GUMMOW J: Now, wait a minute, do not sit down. You have a summons, have you not?
MR STREET: We have, your Honours. In relation to the summons, that is a procedural matter. There is an amendment we seek in respect of the name of the respondent. I do make that application.
GUMMOW J: Is that opposed?
MR
BELL: It is not opposed, your Honour.
GUMMOW J: The
Court makes order 1 in the summons filed 31 July 2006 which has
the effect of changing the identity of the respondent. We will
take a short
adjournment.
AT 11.17 AM SHORT ADJOURNMENT
UPON RESUMING AT 11.22 AM:
GUMMOW J: We do not need to call on you, Mr Bell.
The issue in this application for special leave to appeal is whether the reasons and orders of the Full Court of the Federal Court of Australia in these proceedings are attended by sufficient doubt as to their correctness or otherwise to warrant the grant of special leave to appeal to this Court.

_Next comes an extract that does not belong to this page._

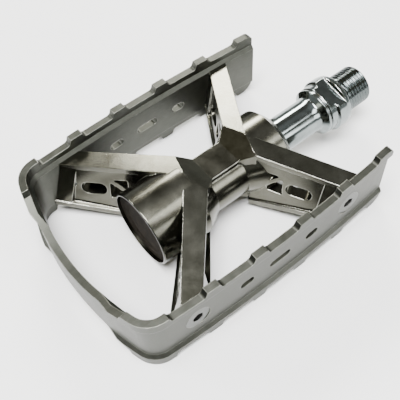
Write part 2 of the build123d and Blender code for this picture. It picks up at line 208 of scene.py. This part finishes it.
def metal(name, dark, light, rough, patch=260.0, streak=(1, 1, 1), edge_highlight_colour=None, bump=0.12, zone=None):
    """Metal with cloudy tone, fine grain, drawn streaks and a painted highlight of paler colour along its
    edges; zone has another tone.
    """
    made, nodes, shader, place = material(name)
    clouds = nodes.noise(place, patch, 5.0, 0.6)
    drawn = nodes.noise(nodes.stretched(place, streak), 2600.0, 3.0, 0.6)
    speck = nodes.noise(place, 5460.0, 2.0, 0.7)
    tone = nodes.math("ADD", nodes.math("MULTIPLY", clouds, 0.6), nodes.math("MULTIPLY", drawn, 0.4))
    colour = nodes.ramp(tone, [(0.32, dark), (0.68, light)])
    # Paler colour along the edges, varied by the clouds: a painted highlight
    highlight_edges = nodes.edge(EDGE_HIGHLIGHT_RADIUS, 0.02, 0.2)
    if edge_highlight_colour is not None:
        share = nodes.math("MULTIPLY", highlight_edges, nodes.ramp(clouds, [(0.3, 0.35), (0.6, 0.95)]))
        colour = nodes.mix(share, colour, edge_highlight_colour)
    if zone is not None:
        mask, tone = zone(nodes, place)
        colour = nodes.mix(mask, colour, tone)
    nodes.link(colour, shader.inputs["Base Color"])
    low, high = rough
    wear = nodes.math("ADD", nodes.math("MULTIPLY", clouds, 0.5), nodes.math("MULTIPLY", speck, 0.5))
    nodes.link(nodes.ramp(wear, [(0.3, low), (0.7, high)]), shader.inputs["Roughness"])
    shader.inputs["Metallic"].default_value = 1.0
    height = nodes.math("ADD", nodes.math("MULTIPLY", drawn, 0.7), nodes.math("MULTIPLY", speck, 0.3))
    soft = nodes.add("ShaderNodeBevel", samples=6)
    soft.inputs["Radius"].default_value = SOFT_EDGE
    nodes.link(nodes.bump(height, bump, 0.0001, soft.outputs["Normal"]), shader.inputs["Normal"])
    return made


def plastic(name, dark, light, rough):
    """Matt moulded plastic with a clouded tone and a fine grain."""
    made, nodes, shader, place = material(name)
    clouds = nodes.noise(place, 420.0, 5.0, 0.6)
    speck = nodes.noise(place, 5200.0, 2.0, 0.7)
    nodes.link(nodes.ramp(clouds, [(0.3, dark), (0.7, light)]), shader.inputs["Base Color"])
    nodes.link(nodes.ramp(speck, [(0.3, rough[0]), (0.7, rough[1])]), shader.inputs["Roughness"])
    nodes.link(nodes.bump(speck, 0.3, 0.0001), shader.inputs["Normal"])
    shader.inputs["Specular IOR Level"].default_value = 0.02
    return made


def dress(names, made):
    """Give CAD nodes their material."""
    for name in names:
        slots = frame["nodes"][name].data.materials
        slots.clear()
        slots.append(made)


def spindle_profile():
    """(y, radius) along the spindle, crank end first, with crowded rows where the shape turns."""
    return [
        (10.5, 0.0), (10.5, 4.2), (10.5, 5.7), (10.4, 6.0), (10.1, 6.5), (9.7, 6.95), (9.3, 7.1),
        (0.3, 7.14), (0.0, 7.0), (-0.7, 5.8), (-1.5, 5.8), (-1.5, 8.6), (-1.6, 8.95), (-2.0, 9.4),
        (-3.6, 9.68), (-3.7, 9.7), (-3.72, 9.7), (-7.1, 9.7), (-7.3, 9.55), (-7.65, 8.9), (-7.8, 8.8),
        (-10.1, 8.8), (-10.25, 8.7), (-10.5, 8.25), (-10.8, 8.25), (-11.0, 8.6), (-11.15, 8.7),
        (-11.6, 8.7), (-11.8, 8.6), (-12.9, 7.05), (-13.2, 6.65), (-13.6, 6.5), (-34.0, 6.5),
        (-34.6, 7.9), (-37.2, 7.9), (-37.2, 6.67), (-39.6, 6.67), (-43.2, 5.2), (-70.2, 5.2),
        (-72.2, 4.0), (-84.5, 4.0), (-85.0, 3.5), (-85.0, 0.0),
    ]


def spindle_rows():
    """The profile, divided finely where thread, flats and rings are."""
    rows = []
    corners = spindle_profile()
    for (y0, r0), (y1, r1) in zip(corners, corners[1:]):
        length = FINE_STEP if y1 >= FINE_FROM_Y else COARSE_STEP
        steps = int(max(1, abs(y1 - y0) / length))
        for step in range(steps):
            share = step / steps
            rows.append((y0 + (y1 - y0) * share, r0 + (r1 - r0) * share))
    rows.append(corners[-1])
    return rows


def spindle_radius(y, radius, turn):
    """Radius of the spindle at this height and turn, with its thread and wrench flats."""
    if THREAD_START_Y < y < THREAD_STOP_Y:
        phase = (y / THREAD_PITCH - turn / (2 * pi)) % 1.0
        groove = abs(2 * phase - 1)
        groove = min(1.0, max(0.0, (groove - CREST_SHARE) / GROOVE_SHARE))
        fade = min(1.0, (y - THREAD_START_Y) / THREAD_FADE_IN, (THREAD_STOP_Y - y) / THREAD_FADE_OUT)
        return radius - THREAD_DEPTH * groove * fade
    if FLAT_Y[0] <= y <= FLAT_Y[1]:
        away = abs(cos(turn - radians(FLAT_ANGLE)))
        into = min(FLAT_RUNOUT, y - FLAT_Y[0])
        rise = FLAT_RUNOUT - (FLAT_RUNOUT ** 2 - (FLAT_RUNOUT - into) ** 2) ** 0.5
        if away > 0.01:
            return min(radius, (FLAT_HALF + rise) / away)
    return radius


def build_spindle():
    """Spindle with its thread cut, which stands for the plain CAD one."""
    mesh = bmesh.new()
    rings = []
    for y, radius in spindle_rows():
        if radius == 0.0:
            rings.append([mesh.verts.new((0, y * MM, 0))])
            continue
        ring = []
        for step in range(SPINDLE_STEPS):
            turn = 2 * pi * step / SPINDLE_STEPS
            r = spindle_radius(y, radius, turn) * MM
            ring.append(mesh.verts.new((r * sin(turn), y * MM, r * cos(turn))))
        rings.append(ring)
    for above, under in zip(rings, rings[1:]):
        for step in range(SPINDLE_STEPS):
            nxt = (step + 1) % SPINDLE_STEPS
            corners = [above[step % len(above)], above[nxt % len(above)]]
            corners += [under[nxt % len(under)], under[step % len(under)]]
            mesh.faces.new(list(dict.fromkeys(corners)))
    bmesh.ops.recalc_face_normals(mesh, faces=mesh.faces)
    data = bpy.data.meshes.new("threaded_spindle")
    mesh.to_mesh(data)
    mesh.free()
    for polygon in data.polygons:
        polygon.use_smooth = True
    data.set_sharp_from_angle(angle=radians(SHARP_ANGLE))
    piece = bpy.data.objects.new("threaded_spindle", data)
    bpy.context.scene.collection.objects.link(piece)
    return piece


def soften(name, width):
    """Small rounded edges on a CAD node."""
    edge = frame["nodes"][name].modifiers.new("edge", "BEVEL")
    edge.width = width
    edge.segments = 2
    edge.limit_method = "ANGLE"
    edge.angle_limit = radians(32)
    edge.harden_normals = False


def floor():
    """Pale paper just under the cage."""
    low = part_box("cage")[0][2]
    made, nodes, shader, place = material("floor_paper")
    clouds = nodes.noise(place, 6.0, 3.0, 0.5)
    nodes.link(nodes.ramp(clouds, [(0.3, 0.86), (0.7, 0.9)]), shader.inputs["Base Color"])
    shader.inputs["Roughness"].default_value = 0.9
    shader.inputs["Specular IOR Level"].default_value = 0.1
    bpy.ops.mesh.primitive_plane_add(size=FLOOR_SIZE, location=(0, 0, low - FLOOR_GAP))
    plane = bpy.context.object
    plane.name = "floor"
    plane.data.materials.append(made)


def lamp(name, place, size, power, colour=(1, 1, 1)):
    """Softbox at place, turned to the middle of the pedal."""
    data = bpy.data.lights.new(name, "AREA")
    data.shape = "RECTANGLE"
    data.size, data.size_y = size
    data.energy = power
    data.color = colour
    light = bpy.data.objects.new(name, data)
    light.location = place
    light.rotation_euler = (Vector(PEDAL_MIDDLE) - Vector(place)).to_track_quat("-Z", "Y").to_euler()
    bpy.context.scene.collection.objects.link(light)


def world():
    """Pale horizon, darker sky above it, light zenith, and an olive cast high on the outboard side."""
    made = bpy.data.worlds.new("studio")
    bpy.context.scene.world = made
    made.use_nodes = True
    nodes = Nodes(made.node_tree)
    out = nodes.add("ShaderNodeOutputWorld")
    sky = nodes.add("ShaderNodeBackground")
    nodes.link(sky.outputs[0], out.inputs[0])
    split = nodes.add("ShaderNodeSeparateXYZ")
    nodes.link(nodes.add("ShaderNodeTexCoord").outputs["Generated"], split.inputs[0])
    height = split.outputs["Z"]
    bands = [
        (0.0, (0.75, 0.77, 0.75)),
        (0.2, (0.42, 0.44, 0.42)),
        (0.5, (0.36, 0.37, 0.33)),
        (0.66, (0.22, 0.22, 0.19)),
        (0.8, (0.12, 0.12, 0.10)),
        (1.0, (0.7, 0.72, 0.72)),
    ]
    dome = nodes.ramp(height, bands)
    side = nodes.math("MULTIPLY", nodes.math("SUBTRACT", 0.15, split.outputs["Y"]), 2.2, clamp=True)
    high = nodes.ramp(height, [(0.45, 0.0), (0.65, 1.0)])
    colour = nodes.mix(nodes.math("MULTIPLY", side, high), dome, (0.15, 0.13, 0.045))
    nodes.link(colour, sky.inputs["Color"])
    sky.inputs["Strength"].default_value = 1.0


def camera():
    """Camera from its angles, distance and target."""
    azimuth, elevation, roll = radians(CAMERA_AZIMUTH), radians(CAMERA_ELEVATION), radians(CAMERA_ROLL)
    target = Vector(CAMERA_TARGET) * MM
    away = Vector((sin(azimuth) * cos(elevation), -cos(azimuth) * cos(elevation), sin(elevation)))
    forward = -away
    right = forward.cross(Vector((0, 0, 1))).normalized()
    up = right.cross(forward)
    image_right = right * cos(roll) + up * sin(roll)
    image_up = up * cos(roll) - right * sin(roll)
    turn = Matrix((image_right, image_up, away)).transposed().to_4x4()
    data = bpy.data.cameras.new("camera")
    data.lens = CAMERA_LENS
    data.sensor_width = SENSOR
    data.clip_start = 0.01
    data.clip_end = 50.0
    made = bpy.data.objects.new("camera", data)
    made.matrix_world = Matrix.Translation(target + away * CAMERA_DISTANCE * MM) @ turn
    bpy.context.scene.collection.objects.link(made)
    bpy.context.scene.camera = made


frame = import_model()

# Each edge colour below is a painted highlight along that part's edges
cage_metal = metal(
    "cage_metal", (0.055, 0.057, 0.048), (0.082, 0.084, 0.073), (0.34, 0.48),
    streak=(1, 0.15, 1), edge_highlight_colour=(0.34, 0.34, 0.30),
)
cast_metal = metal(
    "cast_metal", (0.072, 0.070, 0.052), (0.135, 0.134, 0.112), (0.14, 0.26),
    patch=160.0, edge_highlight_colour=(0.62, 0.62, 0.56), bump=0.01, zone=rim_zone,
)
chrome = metal(
    "spindle_chrome", (0.17, 0.195, 0.195), (0.27, 0.30, 0.30), (0.07, 0.17),
    patch=300.0, edge_highlight_colour=(0.95, 0.95, 0.95), bump=0.03, zone=thread_zone,
)
steel = metal("bearing_steel", (0.45, 0.46, 0.48), (0.62, 0.63, 0.65), (0.15, 0.3))
screw_metal = metal(
    "screw_metal", (0.09, 0.093, 0.088), (0.14, 0.143, 0.136), (0.3, 0.45),
    edge_highlight_colour=(0.25, 0.25, 0.24),
)
cover_metal = metal(
    "cover_metal", (0.12, 0.12, 0.10), (0.2, 0.2, 0.175), (0.22, 0.4),
    edge_highlight_colour=(0.4, 0.4, 0.36),
)
cap_plastic = plastic("cap_plastic", (0.008, 0.0065, 0.005), (0.02, 0.016, 0.012), (0.6, 0.78))

bearing_nodes = ["outboard_cone", "tab_washer", "lock_nut", "inboard_cup", "outboard_cup"]
bearing_nodes += [name for name in frame["nodes"] if "_ball_" in name]
screw_nodes = [name for name in frame["nodes"] if name.startswith("cage_screw")]
dress(["cage"], cage_metal)
dress(["body_casting"], cast_metal)
dress(["spindle"], chrome)
dress(bearing_nodes, steel)
dress(screw_nodes, screw_metal)
dress(["dust_cover"], cover_metal)
dress(["dust_cap"], cap_plastic)
soften("cage", CAGE_EDGE)
soften("body_casting", CASTING_EDGE)

spindle = build_spindle()
spindle.data.materials.append(chrome)
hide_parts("spindle")
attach(spindle, "spindle")

floor()
world()
lamp("back", (-0.72, 0.38, 0.53), (0.34, 0.2), 10.0, (1.0, 0.98, 0.92))
lamp("side", (0.9, 0.35, 0.45), (0.35, 0.35), 3.0)
lamp("low", (-0.9, -0.7, 0.6), (0.3, 0.25), 7.0)
lamp("strip", (0.55, 0.36, 1.0), (0.3, 0.45), 4.5)
lamp("top", (0.15, -0.28, 1.2), (0.6, 0.6), 50.0)
camera()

The central question concerns the meaning of the term “owner” in section 19(b) of the Admiralty Act 1988 (Cth) and whether it extends to a demise or bareboat charter of the vessel, Boomerang 1, involved in these proceedings. Judicial observations on that or related questions whether in this Court or in courts of higher authority overseas are only relevant insofar as they assist in the construction of the provisions of the Australian federal legislation. That legislation was enacted following a major inquiry by the Australian Law Reform Commission. It introduced some new concepts. It must be construed according to the language it uses and so as to achieve the objective as derived from that language.
Although the applicant has raised what appear to be a number of arguable points, we are not convinced that it has shown error in the interpretation referred by the Full Court of the Federal Court, specifically in the reasons of Justice Allsop with whom Justice Siopis agreed.
We are not convinced that an appeal, were special leave to be granted, would enjoy sufficient prospects of success to merit a grant of special leave. Accordingly special leave is refused with costs.